The task ▸ Restate, word for word, every line of the data.

══════

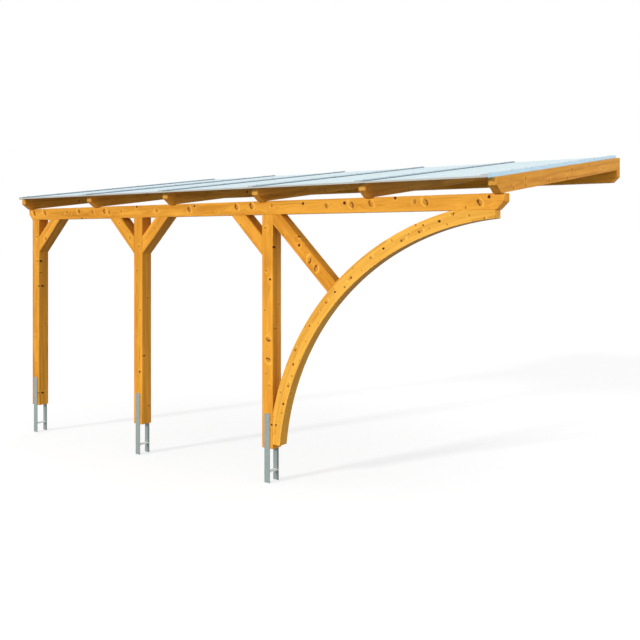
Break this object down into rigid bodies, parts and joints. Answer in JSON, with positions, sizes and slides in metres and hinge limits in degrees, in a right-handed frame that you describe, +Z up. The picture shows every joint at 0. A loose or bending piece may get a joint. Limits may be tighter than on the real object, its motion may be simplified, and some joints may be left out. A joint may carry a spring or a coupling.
{
  "type": "lean-to carport",
  "caption": "Lean-to timber carport: braced posts under a front beam, quarter-round entry arch, rafters rising to a wall purlin and a translucent sheet roof.",
  "frame": {"origin": "middle of the rear face of the wall purlin, where it bears on the wall", "axes": "+X along the front beam towards the arch, +Y towards the wall, +Z up"},
  "size_m": [5.55, 3.1316, 2.9712],
  "materials": {
    "timber": "planed spruce, honey coloured, satin",
    "laminated_timber": "laminated spruce, satin",
    "roof_sheet": "translucent pale blue twin-wall sheet, glossy",
    "bar_metal": "mill-finish aluminium, satin",
    "galvanised_steel": "hot-dip galvanised, dull"
  },
  "bodies": {
    "root": {"post_left": "timber", "post_middle": "timber", "post_right": "timber", "front_beam": "timber", "wall_purlin": "timber", "rafter_1": "timber", "rafter_2": "timber", "rafter_3": "timber", "rafter_4": "timber", "rafter_5": "timber", "rafter_6": "timber", "knee_brace_1": "timber", "knee_brace_2": "timber", "knee_brace_3": "timber", "knee_brace_4": "timber", "entry_arch": "laminated_timber", "arch_strut": "timber", "roof_sheet_1": "roof_sheet", "roof_sheet_2": "roof_sheet", "roof_sheet_3": "roof_sheet", "roof_sheet_4": "roof_sheet", "roof_sheet_5": "roof_sheet", "glazing_bar_1": "bar_metal", "glazing_bar_2": "bar_metal", "glazing_bar_3": "bar_metal", "glazing_bar_4": "bar_metal", "glazing_bar_5": "bar_metal", "glazing_bar_6": "bar_metal", "front_trim_1": "bar_metal", "front_trim_2": "bar_metal", "front_trim_3": "bar_metal", "front_trim_4": "bar_metal", "front_trim_5": "bar_metal", "anchor_left": "galvanised_steel", "anchor_middle": "galvanised_steel", "anchor_right": "galvanised_steel"}
  },
  "joints": []
}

══════

Final result ▸
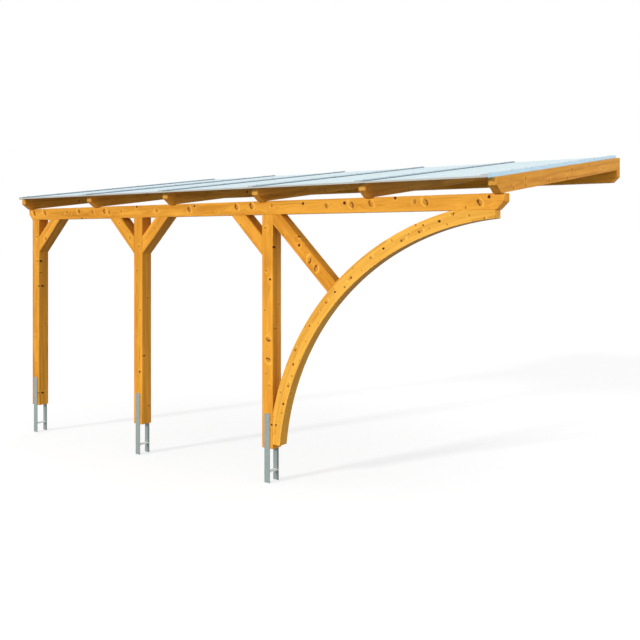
Break this object down into rigid bodies, parts and joints. Answer in JSON, with positions, sizes and slides in metres and hinge limits in degrees, in a right-handed frame that you describe, +Z up. The picture shows every joint at 0. A loose or bending piece may get a joint. Limits may be tighter than on the real object, its motion may be simplified, and some joints may be left out. A joint may carry a spring or a coupling.
{
  "type": "lean-to carport",
  "caption": "Lean-to timber carport: braced posts under a front beam, quarter-round entry arch, rafters rising to a wall purlin and a translucent sheet roof.",
  "frame": {"origin": "middle of the rear face of the wall purlin, where it bears on the wall", "axes": "+X along the front beam towards the arch, +Y towards the wall, +Z up"},
  "size_m": [5.55, 3.1316, 2.9712],
  "materials": {
    "timber": "planed spruce, honey coloured, satin",
    "laminated_timber": "laminated spruce, satin",
    "roof_sheet": "translucent pale blue twin-wall sheet, glossy",
    "bar_metal": "mill-finish aluminium, satin",
    "galvanised_steel": "hot-dip galvanised, dull"
  },
  "bodies": {
    "root": {"post_left": "timber", "post_middle": "timber", "post_right": "timber", "front_beam": "timber", "wall_purlin": "timber", "rafter_1": "timber", "rafter_2": "timber", "rafter_3": "timber", "rafter_4": "timber", "rafter_5": "timber", "rafter_6": "timber", "knee_brace_1": "timber", "knee_brace_2": "timber", "knee_brace_3": "timber", "knee_brace_4": "timber", "entry_arch": "laminated_timber", "arch_strut": "timber", "roof_sheet_1": "roof_sheet", "roof_sheet_2": "roof_sheet", "roof_sheet_3": "roof_sheet", "roof_sheet_4": "roof_sheet", "roof_sheet_5": "roof_sheet", "glazing_bar_1": "bar_metal", "glazing_bar_2": "bar_metal", "glazing_bar_3": "bar_metal", "glazing_bar_4": "bar_metal", "glazing_bar_5": "bar_metal", "glazing_bar_6": "bar_metal", "front_trim_1": "bar_metal", "front_trim_2": "bar_metal", "front_trim_3": "bar_metal", "front_trim_4": "bar_metal", "front_trim_5": "bar_metal", "anchor_left": "galvanised_steel", "anchor_middle": "galvanised_steel", "anchor_right": "galvanised_steel"}
  },
  "joints": []
}